Small Banks Attracting More Buyers than Investors

The tiny deal between Bridge Bancorp (BDGE) and FNBNY Bancorp is a megamerger of so many M&A trends.

There is a small seller feeling operational pressure, but it has a hard time raising capital to expand its balance sheet.

There is a buyer on the hunt for new markets that only raises capital when it has its target secured.
Moreover, they have an agreement that reflects how buyers and sellers are still wrestling over loan valuations.

Those forces have played out in different banks deals in the last few years, but the Bridge/FNBNY case is noteworthy because it wraps them all together.

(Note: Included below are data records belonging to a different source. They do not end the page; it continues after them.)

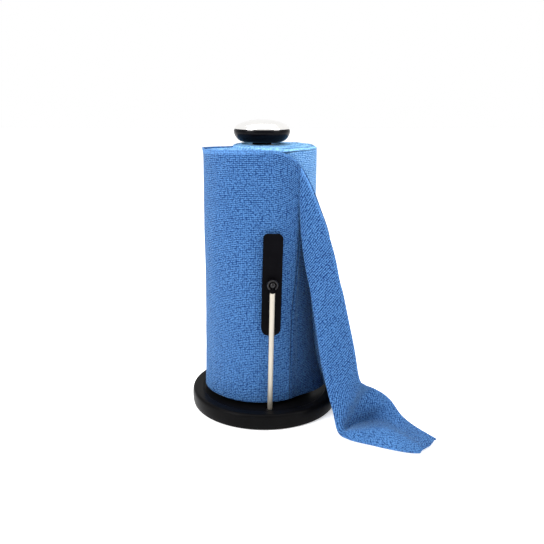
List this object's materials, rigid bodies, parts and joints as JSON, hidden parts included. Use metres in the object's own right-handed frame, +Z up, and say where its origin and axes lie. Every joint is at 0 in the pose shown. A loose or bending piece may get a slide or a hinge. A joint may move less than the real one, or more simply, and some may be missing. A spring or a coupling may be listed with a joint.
{
  "type": "paper towel holder",
  "caption": "Standing towel holder: weighted round base, sprung side arm with a pressing pad, screw-off top knob, and a cloth towel roll with a loose hanging end.",
  "frame": {"origin": "centre of the base's foot pad, on the surface it stands on", "axes": "+Z up along the base's axis, -Y towards the sprung arm, +X to the right when facing the arm"},
  "size_m": [0.2684, 0.2314, 0.3454],
  "materials": {
    "black_plastic": "satin black moulded plastic",
    "steel": "polished stainless steel, faintly brushed",
    "plain_steel": "zinc-plated steel",
    "iron": "rough cast",
    "rubber": "matte",
    "brass": "turned",
    "cardboard": "wound grey-brown board",
    "cloth": "fine looped microfibre"
  },
  "bodies": {
    "base": {"base_housing": "black_plastic", "base_weight": "iron", "bottom_cover": "black_plastic", "foot_pad": "rubber", "cover_screw_1": "plain_steel", "cover_screw_2": "plain_steel", "cover_screw_3": "plain_steel", "post_tube": "steel", "tie_rod": "plain_steel", "base_washer": "plain_steel", "base_nut": "plain_steel", "post_top_bush": "black_plastic", "arm_bracket": "plain_steel", "bracket_screw_1": "plain_steel", "bracket_screw_2": "plain_steel", "arm_pivot_pin": "plain_steel", "torsion_spring": "plain_steel"},
    "arm": {"arm_hub": "plain_steel", "arm_rod": "steel", "arm_tip": "black_plastic", "ball_stud": "black_plastic"},
    "pad": {"pad_plate": "black_plastic", "pad_face": "rubber", "socket_ring": "black_plastic"},
    "knob_lift": {"knob_glide": "black_plastic"},
    "knob": {"knob_body": "black_plastic", "knob_cap": "steel", "knob_insert": "brass"},
    "roll": {"roll_core": "cardboard", "towel_roll": "cloth", "loose_sheet": "cloth"}
  },
  "joints": [
    {"name": "arm_swing", "type": "hinge", "parent": "base", "child": "arm", "pos_m": [0, -0.0617, 0.009], "axis": [1, 0, 0], "range_deg": [0, 12], "stiffness_Nm_per_rad": 0.5, "springref_deg": -28.65, "deforming": ["torsion_spring"]},
    {"name": "pad_tilt", "type": "hinge", "parent": "arm", "child": "pad", "pos_m": [0.00325, -0.0685, 0.1683], "axis": [1, 0, 0], "range_deg": [0, 15]},
    {"name": "roll_spin", "type": "hinge", "parent": "base", "child": "roll", "pos_m": [-0.004, 0.0114, 0], "axis": [0, 0, 1], "range_deg": [-12, 250]},
    {"name": "knob_rise", "type": "slide", "parent": "base", "child": "knob_lift", "axis": [0, 0, 1], "range_m": [0, 0.00601]},
    {"name": "knob_turn", "type": "hinge", "parent": "knob_lift", "child": "knob", "pos_m": [-0.0042, 0.0003, 0.328], "axis": [0, 0, 1], "range_deg": [0, 720]}
  ],
  "couplings": [
    {"joint": "pad_tilt", "follows": "arm_swing", "ratio": 1.25},
    {"joint": "knob_rise", "follows": "knob_turn", "m_per_rad": 0.00047746}
  ]
}
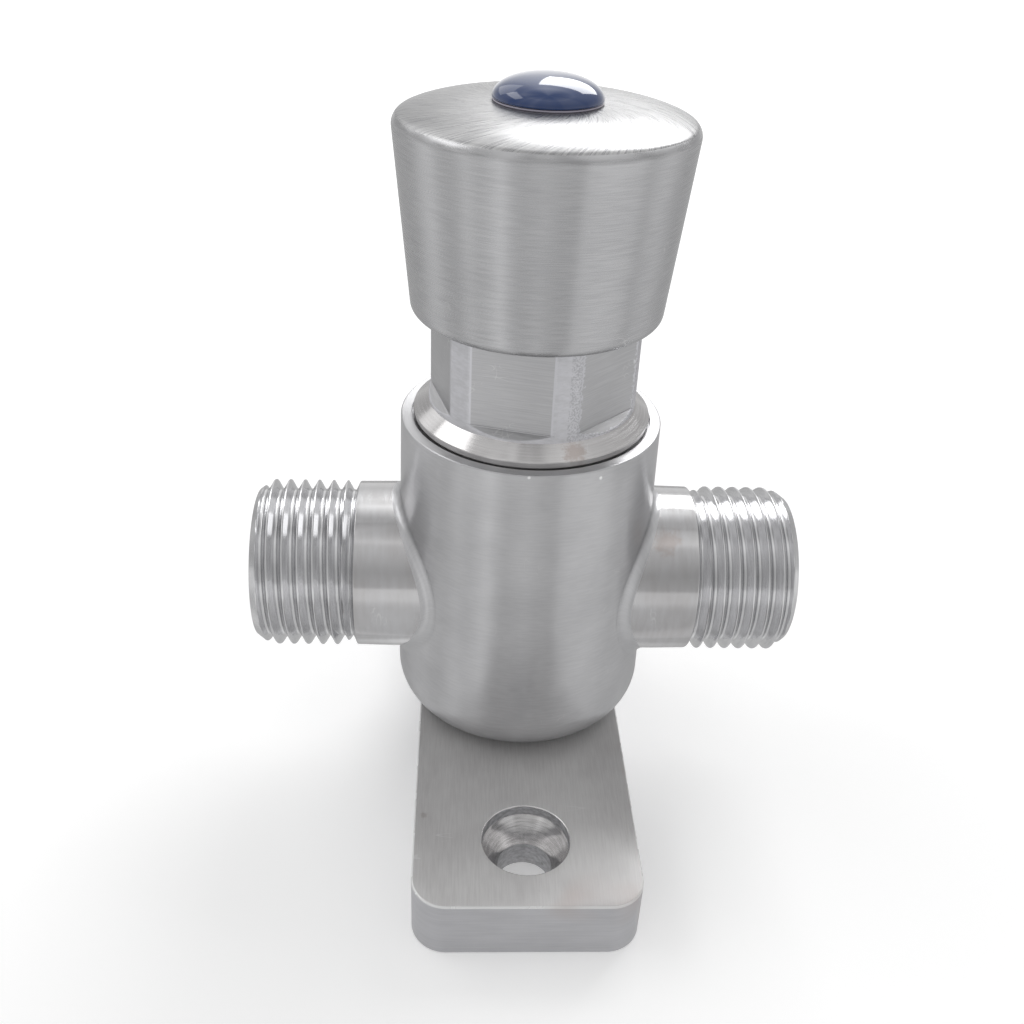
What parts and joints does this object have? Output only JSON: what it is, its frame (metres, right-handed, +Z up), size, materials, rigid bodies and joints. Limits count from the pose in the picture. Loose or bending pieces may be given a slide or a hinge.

Event moved quickly, too. The seller, FNBNY in Merrick, N.Y., bought the banking unit at the heart of the deal 18 months ago. Its plans to build the $270 million-asset bank to $1 billion in assets hit a roadblock when it tried to raise additional capital.

“There was interest, there was a very good reaction in terms of the story,” says John Stewart, the chief executive of FNBNY. “But for a lot of folks, we were too small of an investment.”

In April 2012, FNBNY Bancorp, an investor group, acquired $270 million-asset Madison National Bank, which it renamed First National Bank of New York. The deal was announced in October 2010 and was delayed several times. The new owners spent the first 10 months following the closing cleaning up legacy credit issues and trying to make new loans where they could.

“We were establishing a stronger credit culture here, but it takes time," Stewart says. "In the meantime, we were spending capital to keep the bank operating and getting it moving forward. … It is tough for an institution to carry on for a long period of time if the organic growth doesn’t come."

At that point, the company decided to see “what other opportunities would be available to meet that growth expectation.”

FNBNY and Keefe, Bruyette & Woods began searching for capital around the beginning of this year. FNBNY had a short-term focus on raising $5 million to $10 million, but it wanted eventually to raise a total of $25 million.

Small private placements are often hard to do because investors say it takes the same amount of work to make a small investment as it does a larger one. Additionally, investors are wary that there might not be any clear exit for their investment.

“It is very difficult for smaller platforms to raise capital,” says Joshua Siegel, managing principal of StoneCastle Partners. “Even if you get a great price, you can’t exit. How do you ever get out of it?”
Near the beginning of the summer, the work with KBW became focused on looking at buyers.

For the $1.7 billion-asset Bridge, in Bridgehampton, N.Y., the deal would mean western expansion. It would add a branch in Suffolk County and two in Nassau. Nassau would be a new market to Bridge.

“We’ve added half a dozen branches in western markets over the last few years because I can’t go east” says Kevin O’Connor, president and chief executive of Bridge in an interview last week. “And these are great branches. They spent a lot of money and effort to make them showpieces. They’ll be good billboards for us.”

Bridge and FNBNY feel that they have to get bigger to survive.

“We have the size and scale today to cover the regulatory burden as it exists, but this deal just helps,” O’Connor says.

“Our view – certainly the view of our biggest shareholders – is that we are taking stock in a company that is already at the level where we were shooting to be at,” Stewart says.

FNBNY's investors are expected to get 244,110 shares, valued at $5.3 million on Tuesday.

Additionally, the deal has an earn-out provision that allows the FNBNY shareholders to collect as much as an additional $6.3 million on a couple of loans where the buyer and seller were unable to agree on a value.

The up-front stock value of the deal is roughly 34% of FNBNY’s tangible book value. With adjustments for the credit mark and the earn-out, the price is “close to book value,” Stewart says.
That’s a better deal than if the company had been able to raise capital, observers say.

“Finding a merger partner is going to get a better price than going to raise capital,” says Michael Iannaccone, president of MDI Investments in Chicago. “That is going to be a major factor in all of this consolidation we are expecting. You sell yourself and get the stock of someone else.”

For buyers, having capital to support acquisitions requires a balancing act. A lack of capital could delay a deal, but raising it without one in mind weighs down the balance sheet. In connection with the FNBNY deal, Bridge announced Tuesday it raised $40 million from a stock offering, with $37.5 million in proceeds.